> Supplied material
════

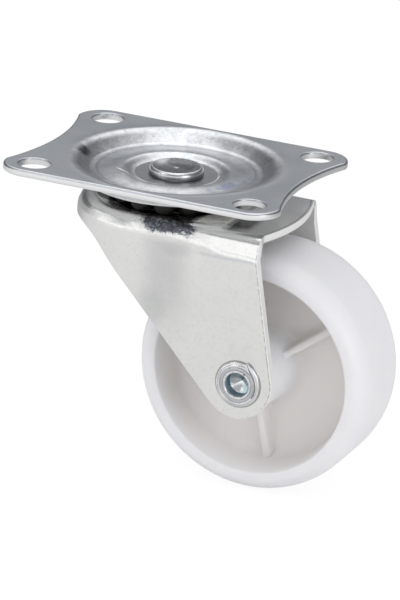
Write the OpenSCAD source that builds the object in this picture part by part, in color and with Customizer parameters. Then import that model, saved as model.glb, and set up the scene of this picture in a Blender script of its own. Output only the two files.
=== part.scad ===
// Swivel castor with a pressed top plate, a pressed fork and a plastic wheel.
// Origin: centre of the flat top face of the plate. +Z up, +X towards the wheel.

/* [Top plate] */
// Length of the top plate, along X
plate_l = 60; // [59:1:90]
// Width of the top plate, along Y
plate_w = 46; // [45:1:52]
// Thickness of the top plate sheet
plate_t = 1.4; // [1:0.1:1.8]
// Radius of the four corners
corner_r = 6; // [3:0.5:8]
// Depth of the hollow curve in each short side
waist_depth = 2.9; // [1:0.1:4]
// Distance from a fixing hole's centre to the plate's short side
hole_edge_x = 6.5; // [5.5:0.5:7]
// Distance from a fixing hole's centre to the plate's long side
hole_edge_y = 5.5; // [5:0.5:6]
// Diameter of the fixing holes
hole_d = 6.5; // [4:0.5:7]

/* [Pressed dish] */
// Flat left between the dish's rolled edge and the plate's long side
dish_margin = 1; // [1:0.5:2]
// Radial width of the rolled edge and the sloping wall
dish_slope = 4.8; // [4:0.1:5]
// Depth of the groove at the foot of the wall
groove_depth = 2.3; // [2:0.1:2.8]
// Depth of the crest of the raised ball bead
bead_depth = 1.9; // [1.7:0.1:2.2]
// Radius of the flat centre disc
disc_r = 8.5; // [7.5:0.1:8.6]
// Depth of the flat centre disc
disc_depth = 2.8; // [2.3:0.1:3.4]

/* [Ball races] */
// Radius of the upper ring of balls
race_r = 11.2; // [10.8:0.1:11.4]
// Diameter of the upper balls
ball_d = 4.76; // [4.4:0.02:4.84]
// Number of upper balls
ball_count = 14; // [6:1:14]
// Depth of the upper race pressed in the crown
race_depth = 0.66; // [0.4:0.02:0.8]
// Radius of the lower ring of balls
low_race_r = 8.1; // [7.9:0.1:8.3]
// Diameter of the lower balls
low_ball_d = 3.97; // [3.5:0.01:4]
// Number of lower balls
low_ball_count = 12; // [6:1:12]
// Depth of the lower races
low_race_depth = 0.5; // [0.3:0.05:0.6]
// Play between a ball and its race
ball_play = 0.1; // [0.05:0.01:0.15]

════

> Required work
Copy the material above verbatim.

> Answer to this exercise
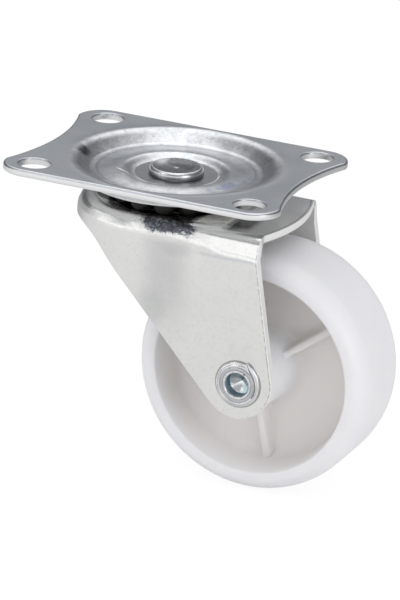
Write the OpenSCAD source that builds the object in this picture part by part, in color and with Customizer parameters. Then import that model, saved as model.glb, and set up the scene of this picture in a Blender script of its own. Output only the two files.
=== part.scad ===
// Swivel castor with a pressed top plate, a pressed fork and a plastic wheel.
// Origin: centre of the flat top face of the plate. +Z up, +X towards the wheel.

/* [Top plate] */
// Length of the top plate, along X
plate_l = 60; // [59:1:90]
// Width of the top plate, along Y
plate_w = 46; // [45:1:52]
// Thickness of the top plate sheet
plate_t = 1.4; // [1:0.1:1.8]
// Radius of the four corners
corner_r = 6; // [3:0.5:8]
// Depth of the hollow curve in each short side
waist_depth = 2.9; // [1:0.1:4]
// Distance from a fixing hole's centre to the plate's short side
hole_edge_x = 6.5; // [5.5:0.5:7]
// Distance from a fixing hole's centre to the plate's long side
hole_edge_y = 5.5; // [5:0.5:6]
// Diameter of the fixing holes
hole_d = 6.5; // [4:0.5:7]

/* [Pressed dish] */
// Flat left between the dish's rolled edge and the plate's long side
dish_margin = 1; // [1:0.5:2]
// Radial width of the rolled edge and the sloping wall
dish_slope = 4.8; // [4:0.1:5]
// Depth of the groove at the foot of the wall
groove_depth = 2.3; // [2:0.1:2.8]
// Depth of the crest of the raised ball bead
bead_depth = 1.9; // [1.7:0.1:2.2]
// Radius of the flat centre disc
disc_r = 8.5; // [7.5:0.1:8.6]
// Depth of the flat centre disc
disc_depth = 2.8; // [2.3:0.1:3.4]

/* [Ball races] */
// Radius of the upper ring of balls
race_r = 11.2; // [10.8:0.1:11.4]
// Diameter of the upper balls
ball_d = 4.76; // [4.4:0.02:4.84]
// Number of upper balls
ball_count = 14; // [6:1:14]
// Depth of the upper race pressed in the crown
race_depth = 0.66; // [0.4:0.02:0.8]
// Radius of the lower ring of balls
low_race_r = 8.1; // [7.9:0.1:8.3]
// Diameter of the lower balls
low_ball_d = 3.97; // [3.5:0.01:4]
// Number of lower balls
low_ball_count = 12; // [6:1:12]
// Depth of the lower races
low_race_depth = 0.5; // [0.3:0.05:0.6]
// Play between a ball and its race
ball_play = 0.1; // [0.05:0.01:0.15]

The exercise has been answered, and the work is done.